Kadir was born Michael Seaforth, but changed his name in 1974 when he converted to Islam. He was a chemical engineer by profession.
Minister Valarie Adams-Yearwood noted that, “being a man who travelled extensively, throughout the Caribbean, South America, Canada, England and the Middle East, Abdul Kadir was fluent in English, Spanish, French and Arabic.”
“The people of Linden and Guyana have lost a great man, a stalwart, a bold and courageous man,” she had told the Assembly.
Despite those praises, Kadir’s life was marked by a controversy that reverberated across the globe.
He was arrested on June 2, 2007 in Trinidad, while en route to Caracas, Venezuela, where he planned to pick up a visa in order to attend an Islamic conference in Iran. He was then extradited to America.

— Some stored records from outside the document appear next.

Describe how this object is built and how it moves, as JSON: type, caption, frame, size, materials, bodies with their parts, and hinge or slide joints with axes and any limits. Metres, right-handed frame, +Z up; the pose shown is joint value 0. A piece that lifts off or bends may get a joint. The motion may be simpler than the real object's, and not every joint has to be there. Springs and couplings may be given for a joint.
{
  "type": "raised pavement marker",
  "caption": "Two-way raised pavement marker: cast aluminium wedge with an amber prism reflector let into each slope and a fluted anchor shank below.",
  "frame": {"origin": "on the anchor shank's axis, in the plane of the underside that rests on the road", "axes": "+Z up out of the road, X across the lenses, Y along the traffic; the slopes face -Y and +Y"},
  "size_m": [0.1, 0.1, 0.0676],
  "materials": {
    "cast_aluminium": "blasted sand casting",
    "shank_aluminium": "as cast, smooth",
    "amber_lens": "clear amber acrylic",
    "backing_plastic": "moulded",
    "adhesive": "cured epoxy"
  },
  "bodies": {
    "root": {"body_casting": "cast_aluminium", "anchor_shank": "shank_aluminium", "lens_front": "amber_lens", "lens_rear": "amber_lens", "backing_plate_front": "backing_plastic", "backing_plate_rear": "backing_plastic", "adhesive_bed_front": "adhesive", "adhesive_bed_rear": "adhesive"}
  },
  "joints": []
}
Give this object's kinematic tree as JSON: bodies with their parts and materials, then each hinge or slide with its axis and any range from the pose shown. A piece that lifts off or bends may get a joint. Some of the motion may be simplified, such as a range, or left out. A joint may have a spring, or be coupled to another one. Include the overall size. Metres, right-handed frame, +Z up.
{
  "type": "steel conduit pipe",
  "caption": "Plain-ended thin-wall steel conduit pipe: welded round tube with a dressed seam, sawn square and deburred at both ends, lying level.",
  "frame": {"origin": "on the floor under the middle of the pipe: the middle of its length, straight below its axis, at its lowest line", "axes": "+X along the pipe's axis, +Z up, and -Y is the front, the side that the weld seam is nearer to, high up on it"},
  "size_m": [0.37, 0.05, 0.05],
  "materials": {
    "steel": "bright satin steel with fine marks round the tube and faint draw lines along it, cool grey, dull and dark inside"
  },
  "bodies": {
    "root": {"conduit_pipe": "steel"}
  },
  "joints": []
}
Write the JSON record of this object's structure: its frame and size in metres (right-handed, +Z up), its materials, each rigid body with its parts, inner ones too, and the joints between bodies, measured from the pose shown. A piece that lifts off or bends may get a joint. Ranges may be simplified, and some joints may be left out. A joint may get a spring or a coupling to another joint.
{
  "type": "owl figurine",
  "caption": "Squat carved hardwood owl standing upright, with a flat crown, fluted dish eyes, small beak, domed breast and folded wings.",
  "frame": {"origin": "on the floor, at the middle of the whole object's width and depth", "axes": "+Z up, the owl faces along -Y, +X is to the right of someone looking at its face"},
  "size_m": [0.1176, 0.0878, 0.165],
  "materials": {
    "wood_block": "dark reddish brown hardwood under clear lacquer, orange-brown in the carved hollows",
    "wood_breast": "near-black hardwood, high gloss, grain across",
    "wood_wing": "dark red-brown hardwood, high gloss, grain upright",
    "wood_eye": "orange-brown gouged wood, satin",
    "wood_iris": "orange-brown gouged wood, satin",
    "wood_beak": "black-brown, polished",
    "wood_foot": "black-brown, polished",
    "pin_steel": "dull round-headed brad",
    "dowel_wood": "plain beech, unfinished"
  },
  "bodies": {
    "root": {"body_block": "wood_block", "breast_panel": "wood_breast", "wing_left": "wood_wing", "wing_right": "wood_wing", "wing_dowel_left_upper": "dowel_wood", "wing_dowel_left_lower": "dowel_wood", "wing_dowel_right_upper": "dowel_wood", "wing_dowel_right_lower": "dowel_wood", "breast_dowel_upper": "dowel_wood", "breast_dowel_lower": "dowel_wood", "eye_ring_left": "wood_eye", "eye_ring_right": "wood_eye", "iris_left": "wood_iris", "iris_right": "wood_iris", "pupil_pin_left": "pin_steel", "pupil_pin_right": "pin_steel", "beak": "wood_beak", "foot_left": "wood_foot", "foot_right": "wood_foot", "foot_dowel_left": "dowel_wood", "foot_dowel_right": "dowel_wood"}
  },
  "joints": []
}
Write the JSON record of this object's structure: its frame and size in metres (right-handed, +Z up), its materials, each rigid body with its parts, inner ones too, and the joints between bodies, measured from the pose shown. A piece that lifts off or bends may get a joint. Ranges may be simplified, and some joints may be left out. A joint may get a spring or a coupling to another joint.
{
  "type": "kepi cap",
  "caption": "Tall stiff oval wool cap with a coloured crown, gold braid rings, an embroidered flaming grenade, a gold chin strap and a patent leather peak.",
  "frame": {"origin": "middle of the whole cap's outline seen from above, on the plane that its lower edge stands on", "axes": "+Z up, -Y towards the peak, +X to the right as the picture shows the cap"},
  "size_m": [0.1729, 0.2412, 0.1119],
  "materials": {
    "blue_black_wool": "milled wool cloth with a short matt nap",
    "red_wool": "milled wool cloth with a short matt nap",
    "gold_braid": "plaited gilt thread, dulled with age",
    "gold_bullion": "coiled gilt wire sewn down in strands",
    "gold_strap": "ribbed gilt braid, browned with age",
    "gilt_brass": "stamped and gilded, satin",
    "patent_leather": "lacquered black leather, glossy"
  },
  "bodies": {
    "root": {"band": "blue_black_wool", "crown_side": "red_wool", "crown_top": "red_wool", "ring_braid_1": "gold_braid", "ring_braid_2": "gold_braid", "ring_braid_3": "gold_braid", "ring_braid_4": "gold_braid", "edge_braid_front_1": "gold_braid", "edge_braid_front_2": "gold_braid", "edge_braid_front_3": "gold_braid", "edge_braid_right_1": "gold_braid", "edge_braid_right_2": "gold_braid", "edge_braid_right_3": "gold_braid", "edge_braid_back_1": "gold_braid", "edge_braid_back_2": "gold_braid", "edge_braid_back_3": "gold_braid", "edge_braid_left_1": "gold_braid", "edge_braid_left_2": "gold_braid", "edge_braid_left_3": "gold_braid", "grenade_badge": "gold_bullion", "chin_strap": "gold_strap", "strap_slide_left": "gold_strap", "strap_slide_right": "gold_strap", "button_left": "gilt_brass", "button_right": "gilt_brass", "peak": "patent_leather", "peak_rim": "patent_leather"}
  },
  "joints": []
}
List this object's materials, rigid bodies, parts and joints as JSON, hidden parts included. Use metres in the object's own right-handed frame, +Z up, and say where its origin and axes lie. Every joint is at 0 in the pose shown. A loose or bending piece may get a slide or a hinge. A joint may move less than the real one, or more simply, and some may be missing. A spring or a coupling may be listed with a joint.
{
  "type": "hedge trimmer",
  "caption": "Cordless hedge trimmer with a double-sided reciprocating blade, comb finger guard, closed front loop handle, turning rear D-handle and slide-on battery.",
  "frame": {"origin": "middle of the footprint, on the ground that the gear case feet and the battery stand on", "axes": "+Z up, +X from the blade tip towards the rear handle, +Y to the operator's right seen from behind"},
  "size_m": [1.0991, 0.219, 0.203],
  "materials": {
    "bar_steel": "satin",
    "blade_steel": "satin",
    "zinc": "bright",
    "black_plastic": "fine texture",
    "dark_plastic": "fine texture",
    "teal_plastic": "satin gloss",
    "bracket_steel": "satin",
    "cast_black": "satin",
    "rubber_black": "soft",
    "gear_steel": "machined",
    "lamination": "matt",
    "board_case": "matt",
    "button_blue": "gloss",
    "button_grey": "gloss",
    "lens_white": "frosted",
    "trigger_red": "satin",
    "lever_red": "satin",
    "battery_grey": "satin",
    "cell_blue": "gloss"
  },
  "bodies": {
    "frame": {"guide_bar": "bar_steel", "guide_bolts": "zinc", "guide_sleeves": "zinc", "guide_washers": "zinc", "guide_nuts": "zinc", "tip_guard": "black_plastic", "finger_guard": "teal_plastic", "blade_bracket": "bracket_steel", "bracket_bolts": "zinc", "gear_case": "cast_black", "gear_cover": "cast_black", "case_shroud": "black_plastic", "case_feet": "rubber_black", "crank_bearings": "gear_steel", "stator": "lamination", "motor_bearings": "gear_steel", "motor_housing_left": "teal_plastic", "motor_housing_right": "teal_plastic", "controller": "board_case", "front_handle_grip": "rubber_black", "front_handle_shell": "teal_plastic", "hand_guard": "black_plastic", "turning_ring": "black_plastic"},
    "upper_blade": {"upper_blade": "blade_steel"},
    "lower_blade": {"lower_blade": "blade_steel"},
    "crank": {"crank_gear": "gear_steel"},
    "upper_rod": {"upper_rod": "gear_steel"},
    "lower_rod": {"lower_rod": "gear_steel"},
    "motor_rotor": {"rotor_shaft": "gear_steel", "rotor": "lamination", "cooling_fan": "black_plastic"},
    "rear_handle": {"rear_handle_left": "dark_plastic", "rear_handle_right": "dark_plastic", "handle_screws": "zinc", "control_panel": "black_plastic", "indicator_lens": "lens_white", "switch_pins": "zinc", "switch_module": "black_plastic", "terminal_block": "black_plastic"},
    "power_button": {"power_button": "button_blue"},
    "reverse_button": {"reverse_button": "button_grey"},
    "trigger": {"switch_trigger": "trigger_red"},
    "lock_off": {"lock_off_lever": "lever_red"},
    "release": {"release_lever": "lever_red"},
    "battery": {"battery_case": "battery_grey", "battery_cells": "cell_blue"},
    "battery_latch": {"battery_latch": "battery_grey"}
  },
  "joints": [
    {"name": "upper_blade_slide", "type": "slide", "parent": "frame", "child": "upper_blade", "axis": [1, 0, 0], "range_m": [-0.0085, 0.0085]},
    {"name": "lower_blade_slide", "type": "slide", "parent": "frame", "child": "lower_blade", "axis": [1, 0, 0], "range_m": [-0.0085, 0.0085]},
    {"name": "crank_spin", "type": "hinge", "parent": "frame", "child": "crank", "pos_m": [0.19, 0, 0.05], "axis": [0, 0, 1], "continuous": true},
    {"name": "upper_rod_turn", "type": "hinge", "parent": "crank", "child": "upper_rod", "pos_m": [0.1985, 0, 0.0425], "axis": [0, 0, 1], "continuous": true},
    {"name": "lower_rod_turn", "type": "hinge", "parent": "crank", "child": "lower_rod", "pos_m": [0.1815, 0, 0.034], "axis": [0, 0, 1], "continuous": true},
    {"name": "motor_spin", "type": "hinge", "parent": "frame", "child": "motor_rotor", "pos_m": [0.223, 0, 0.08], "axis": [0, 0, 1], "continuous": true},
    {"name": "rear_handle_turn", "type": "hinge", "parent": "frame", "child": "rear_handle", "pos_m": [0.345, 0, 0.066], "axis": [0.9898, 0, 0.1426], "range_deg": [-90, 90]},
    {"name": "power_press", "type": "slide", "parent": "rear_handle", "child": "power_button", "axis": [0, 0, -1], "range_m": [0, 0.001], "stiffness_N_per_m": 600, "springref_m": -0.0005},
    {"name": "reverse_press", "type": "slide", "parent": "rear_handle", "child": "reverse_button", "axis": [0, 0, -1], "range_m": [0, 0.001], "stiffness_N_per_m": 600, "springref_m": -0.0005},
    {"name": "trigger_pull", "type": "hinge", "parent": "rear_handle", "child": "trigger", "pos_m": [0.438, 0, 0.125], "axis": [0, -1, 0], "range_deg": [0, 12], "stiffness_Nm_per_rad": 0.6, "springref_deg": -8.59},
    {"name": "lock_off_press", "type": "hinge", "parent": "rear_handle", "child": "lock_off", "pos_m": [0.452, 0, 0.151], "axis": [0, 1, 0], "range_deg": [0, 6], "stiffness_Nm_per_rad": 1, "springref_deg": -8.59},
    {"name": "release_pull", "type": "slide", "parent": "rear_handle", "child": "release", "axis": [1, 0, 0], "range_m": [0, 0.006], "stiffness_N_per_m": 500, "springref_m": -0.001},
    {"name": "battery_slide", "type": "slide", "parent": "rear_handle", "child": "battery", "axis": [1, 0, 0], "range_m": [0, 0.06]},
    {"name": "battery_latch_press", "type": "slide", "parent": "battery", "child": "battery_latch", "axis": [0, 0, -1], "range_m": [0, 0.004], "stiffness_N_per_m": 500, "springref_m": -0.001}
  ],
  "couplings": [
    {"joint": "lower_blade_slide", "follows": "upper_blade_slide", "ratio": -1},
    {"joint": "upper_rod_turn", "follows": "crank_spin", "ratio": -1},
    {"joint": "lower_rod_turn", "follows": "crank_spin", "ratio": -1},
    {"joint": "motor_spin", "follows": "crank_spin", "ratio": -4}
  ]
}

Kadir was investigated for being involved in a plot, which resulted in him being sentenced to life in prison. It was concluded that he conspired to attack John F. Kennedy International Airport in Queens, New York, by exploding fuel tanks and the fuel pipeline under the airport.
A US Federal Jury convicted Kadir and one of his co-conspirators, Russell DeFreitas, in July 2010, after a nine-week trial.
Records from the US Federal Bureau of Investigation (FBI) report that, “Kadir and his coconspirators believed their attack would cause extensive damage to the airport and to the New York economy, as well as the loss of numerous lives.”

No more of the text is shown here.